Sherlock Holmes is a murderer. Not just that but he killed one of the most powerful men in the western world when he shot Charles Augustus Magnussen in the head and freed those who he had blackmailed over the years.
He did it to free Watson and his troubled wife Mary from Mganusson's grasp, so forgiveness from them is a given, as I imagine it would be from many who found themselves under the thumb of Magnussen. But murder is still murder.
Many shows allow their characters to kill villains with very little consequence – but Sherlock has never been about that. Seeing Sherlock kill was a great move for the series, but for it to stick consequences of some kind will need to be shown.

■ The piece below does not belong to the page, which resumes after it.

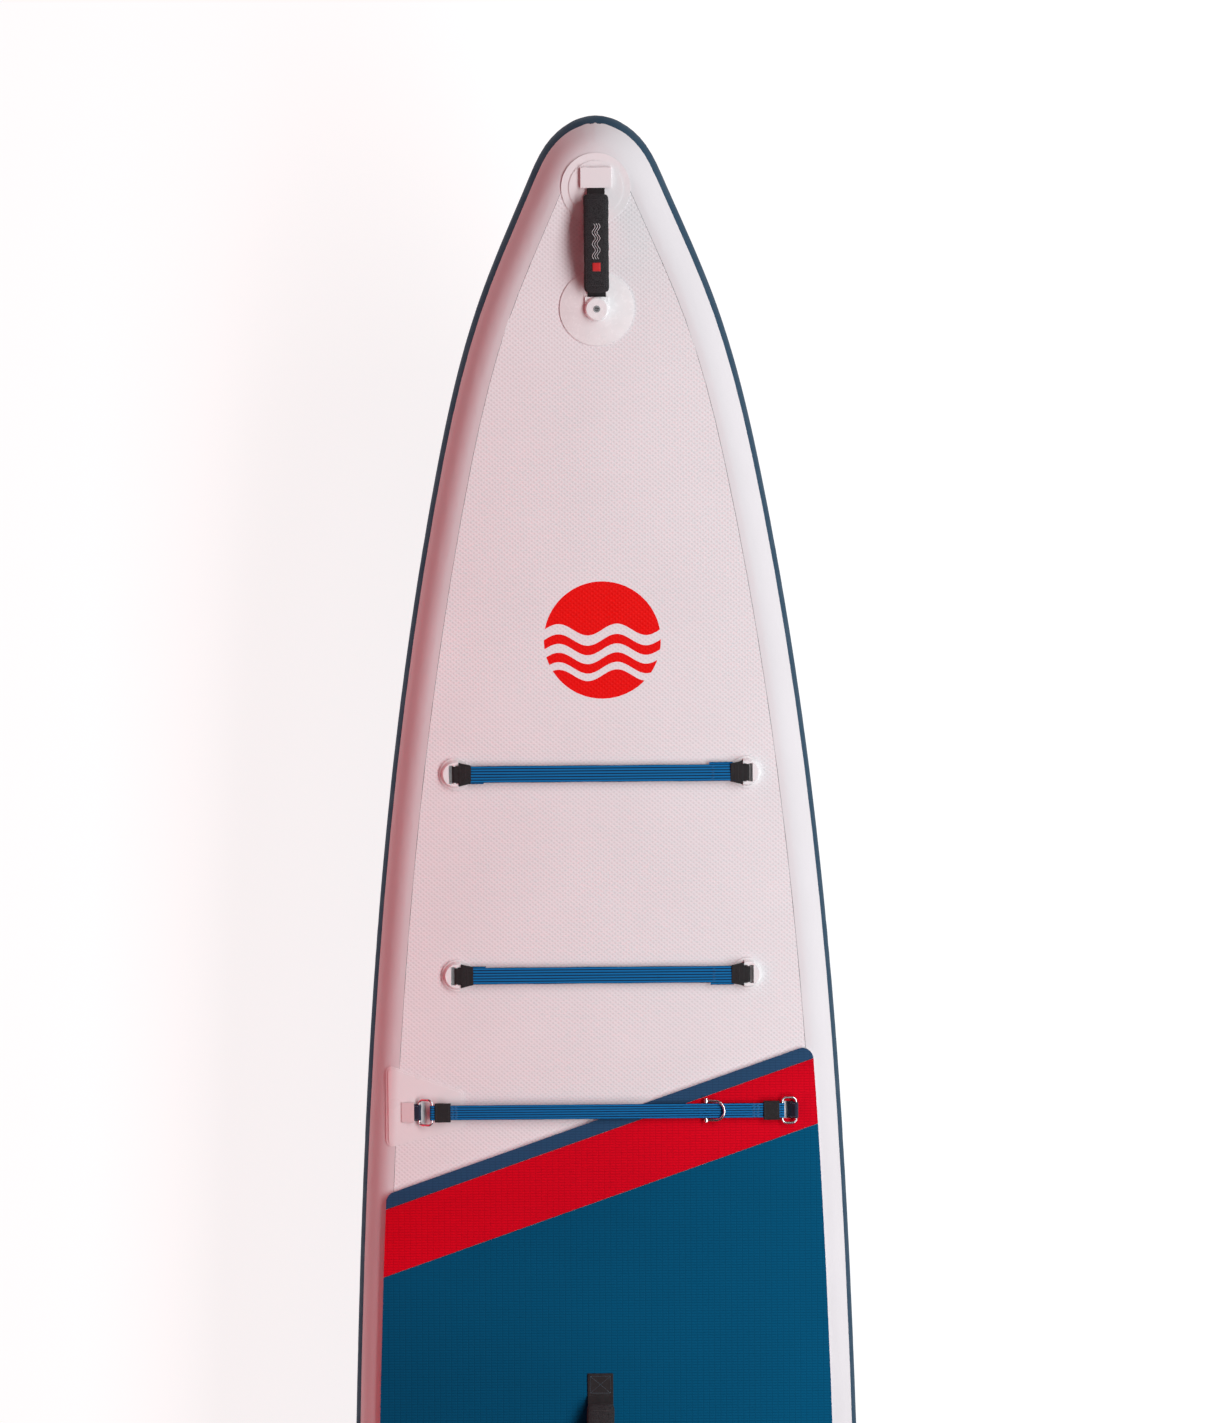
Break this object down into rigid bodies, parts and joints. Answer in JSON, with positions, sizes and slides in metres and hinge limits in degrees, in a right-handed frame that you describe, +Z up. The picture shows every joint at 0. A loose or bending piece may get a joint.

What about this third Holmes sibling?
Hidden among the emotion and drama of Sherlock's apparent farewell to Watson was a seemingly innocuous line from Mycroft 'Don't Call Me Mike' Holmes.
While explaining how Sherlock couldn't be imprisoned for his crime a colleague of Mycroft's chimed in saying: "If this is some expression of familial sentiment..."
"Don't be absurd," shot back Sherlock's brother. "I am not given to outbursts of brotherly compassion... you know what happened to the other one."
So Sherlock and Mycroft have - or had - a brother (or possibly a sister). There's no way this was a throwaway line, so expect it to play a big part in the next series.
The issue of a third or fourth sibling has been a matter of debate for fans of the Arthur Conan Doyle stories for some time, one that it appears will be addressed in the next series, whenever it may air.
Last week Moffat confirmed that plans were already in place for series 4 and 5, and that the writing duo had even plotted out what will happen.